Objective: Your task is to write out the complete listing exactly as it is shown.

Raw data:

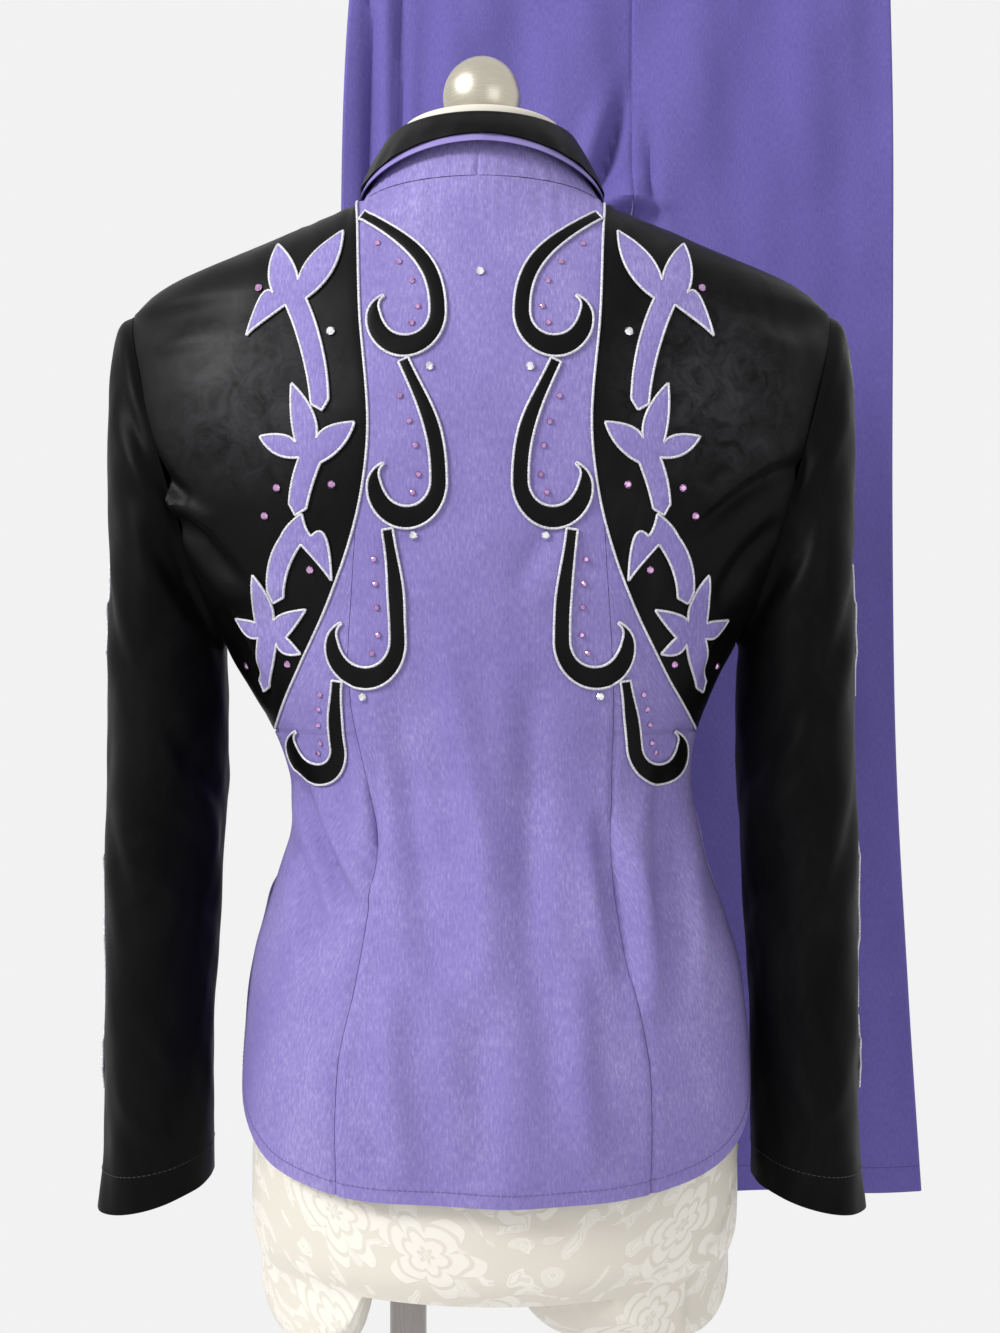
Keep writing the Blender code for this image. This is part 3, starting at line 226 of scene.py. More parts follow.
# Petals from the armhole's side to the middle of the back: degrees from the stem's own line, length, how
# far the belly leans back from the tip, and how far along the petal its sides are drawn out
PETALS = table(
    "sprig turn length curl reach",
    ("top", 110, 0.038, 40, 0.80),
    ("top", 5, 0.046, 0, 0.60),
    ("top", -45, 0.056, -5, 0.60),
    ("tulip", 80, 0.036, 10, 0.65),
    ("tulip", 30, 0.050, 5, 0.60),
    ("tulip", -35, 0.036, -10, 0.65),
    ("hook", -5, 0.018, 0, 0.60),
    ("hook", -115, 0.036, -40, 0.80),
    ("star", 75, 0.028, 5, 0.60),
    ("star", 25, 0.042, 5, 0.60),
    ("star", -40, 0.034, -5, 0.60),
    ("star", -95, 0.025, -5, 0.60),
)
STEM_HALF = 0.0068
FOOT_HALF = 0.0056
PETAL_SPREAD = 36  # widest angle from a petal's belly line to each of its sides
PETAL_PART = 0.35  # or else this share of the angle to the petal beside it
NOTCH = 0.0135  # from a crown to the notch between two petals
LOOP_REACH = 8  # points along an outline within which a loop is looked for
SLEEVE_LEAVES = table(
    "name z length",
    ("upper", 1.125, 0.090),
    ("middle", 0.940, 0.150),
    ("lower", 0.835, 0.050),
)
# Outline of a sleeve's leaf: height in halves of its length, and whether the point is sharp
SLEEVE_LEAF = table(
    "x share corner",
    (0.006, 1.00, 1),
    (0.001, 0.45, 0),
    (-0.007, 0.30, 1),
    (-0.001, 0.00, 0),
    (-0.009, -0.45, 1),
    (0.002, -0.50, 0),
    (0.005, -1.00, 1),
    (0.011, -0.50, 0),
    (0.021, -0.30, 1),
    (0.013, 0.00, 0),
    (0.018, 0.42, 1),
    (0.010, 0.50, 0),
)
SLEEVE_LEAF_STEP = 0.003
SLEEVE_ROUND = 0.058  # radius that takes a leaf's x to a turn round the arm
FORM = table(
    "z half_width back front",
    (0.700, 0.1600, 0.100, 0.086),
    (0.720, 0.1660, 0.108, 0.093),
    (0.780, 0.1665, 0.110, 0.097),
    (0.830, 0.1650, 0.112, 0.099),
    (0.900, 0.1560, 0.104, 0.096),
    (0.940, 0.1450, 0.095, 0.091),
    (0.980, 0.1320, 0.086, 0.085),
    (1.020, 0.1270, 0.081, 0.081),
    (1.060, 0.1360, 0.084, 0.089),
    (1.118, 0.1500, 0.091, 0.104),
    (1.180, 0.1600, 0.097, 0.115),
    (1.250, 0.1700, 0.100, 0.109),
    (1.310, 0.1850, 0.094, 0.092),
    (1.345, 0.1940, 0.087, 0.078),
    (1.362, 0.1950, 0.082, 0.072),
)
SHOULDER_TOP = 1.395
NECK = table(
    "z half_width back front",
    (1.4160, 0.0740, 0.0660, 0.0600),
    (1.4260, 0.0640, 0.0620, 0.0590),
    (1.4400, 0.0570, 0.0570, 0.0570),
    (1.4560, 0.0545, 0.0545, 0.0545),
)
LOBES = table(
    "x rx ry depth left_power right_power",
    (-0.1120, 0.0400, 0.0900, 0.049, 1.8, 9.0),
    (0.0950, 0.0760, 0.0880, 0.049, 3.0, 3.2),
    (-0.0070, 0.0140, 0.0200, 0.007, 3.0, 3.0),
)
TROUSERS = table(
    "z left_outer right_outer",
    (0.640, 0.262, 0.255),
    (0.810, 0.257, 0.2436),
    (1.020, 0.254, 0.2330),
    (1.230, 0.254, 0.2300),
    (1.510, 0.255, 0.2300),
    (1.690, 0.2475, 0.2280),
    (1.745, 0.2380, 0.2200),
    (1.785, 0.2330, 0.2150),
)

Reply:
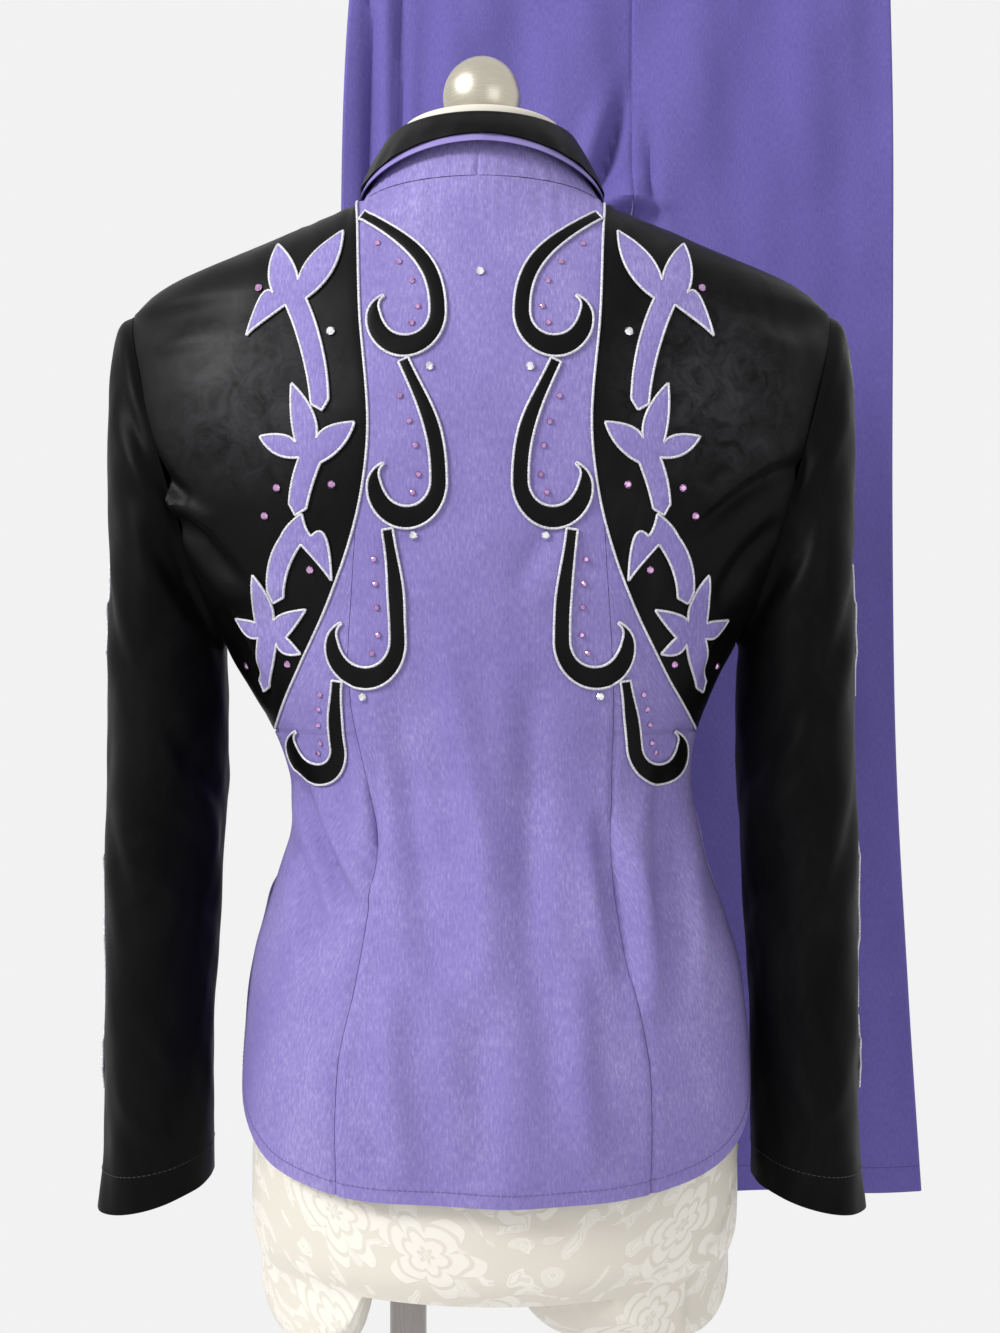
Keep writing the Blender code for this image. This is part 3, starting at line 226 of scene.py. More parts follow.
# Petals from the armhole's side to the middle of the back: degrees from the stem's own line, length, how
# far the belly leans back from the tip, and how far along the petal its sides are drawn out
PETALS = table(
    "sprig turn length curl reach",
    ("top", 110, 0.038, 40, 0.80),
    ("top", 5, 0.046, 0, 0.60),
    ("top", -45, 0.056, -5, 0.60),
    ("tulip", 80, 0.036, 10, 0.65),
    ("tulip", 30, 0.050, 5, 0.60),
    ("tulip", -35, 0.036, -10, 0.65),
    ("hook", -5, 0.018, 0, 0.60),
    ("hook", -115, 0.036, -40, 0.80),
    ("star", 75, 0.028, 5, 0.60),
    ("star", 25, 0.042, 5, 0.60),
    ("star", -40, 0.034, -5, 0.60),
    ("star", -95, 0.025, -5, 0.60),
)
STEM_HALF = 0.0068
FOOT_HALF = 0.0056
PETAL_SPREAD = 36  # widest angle from a petal's belly line to each of its sides
PETAL_PART = 0.35  # or else this share of the angle to the petal beside it
NOTCH = 0.0135  # from a crown to the notch between two petals
LOOP_REACH = 8  # points along an outline within which a loop is looked for
SLEEVE_LEAVES = table(
    "name z length",
    ("upper", 1.125, 0.090),
    ("middle", 0.940, 0.150),
    ("lower", 0.835, 0.050),
)
# Outline of a sleeve's leaf: height in halves of its length, and whether the point is sharp
SLEEVE_LEAF = table(
    "x share corner",
    (0.006, 1.00, 1),
    (0.001, 0.45, 0),
    (-0.007, 0.30, 1),
    (-0.001, 0.00, 0),
    (-0.009, -0.45, 1),
    (0.002, -0.50, 0),
    (0.005, -1.00, 1),
    (0.011, -0.50, 0),
    (0.021, -0.30, 1),
    (0.013, 0.00, 0),
    (0.018, 0.42, 1),
    (0.010, 0.50, 0),
)
SLEEVE_LEAF_STEP = 0.003
SLEEVE_ROUND = 0.058  # radius that takes a leaf's x to a turn round the arm
FORM = table(
    "z half_width back front",
    (0.700, 0.1600, 0.100, 0.086),
    (0.720, 0.1660, 0.108, 0.093),
    (0.780, 0.1665, 0.110, 0.097),
    (0.830, 0.1650, 0.112, 0.099),
    (0.900, 0.1560, 0.104, 0.096),
    (0.940, 0.1450, 0.095, 0.091),
    (0.980, 0.1320, 0.086, 0.085),
    (1.020, 0.1270, 0.081, 0.081),
    (1.060, 0.1360, 0.084, 0.089),
    (1.118, 0.1500, 0.091, 0.104),
    (1.180, 0.1600, 0.097, 0.115),
    (1.250, 0.1700, 0.100, 0.109),
    (1.310, 0.1850, 0.094, 0.092),
    (1.345, 0.1940, 0.087, 0.078),
    (1.362, 0.1950, 0.082, 0.072),
)
SHOULDER_TOP = 1.395
NECK = table(
    "z half_width back front",
    (1.4160, 0.0740, 0.0660, 0.0600),
    (1.4260, 0.0640, 0.0620, 0.0590),
    (1.4400, 0.0570, 0.0570, 0.0570),
    (1.4560, 0.0545, 0.0545, 0.0545),
)
LOBES = table(
    "x rx ry depth left_power right_power",
    (-0.1120, 0.0400, 0.0900, 0.049, 1.8, 9.0),
    (0.0950, 0.0760, 0.0880, 0.049, 3.0, 3.2),
    (-0.0070, 0.0140, 0.0200, 0.007, 3.0, 3.0),
)
TROUSERS = table(
    "z left_outer right_outer",
    (0.640, 0.262, 0.255),
    (0.810, 0.257, 0.2436),
    (1.020, 0.254, 0.2330),
    (1.230, 0.254, 0.2300),
    (1.510, 0.255, 0.2300),
    (1.690, 0.2475, 0.2280),
    (1.745, 0.2380, 0.2200),
    (1.785, 0.2330, 0.2150),
)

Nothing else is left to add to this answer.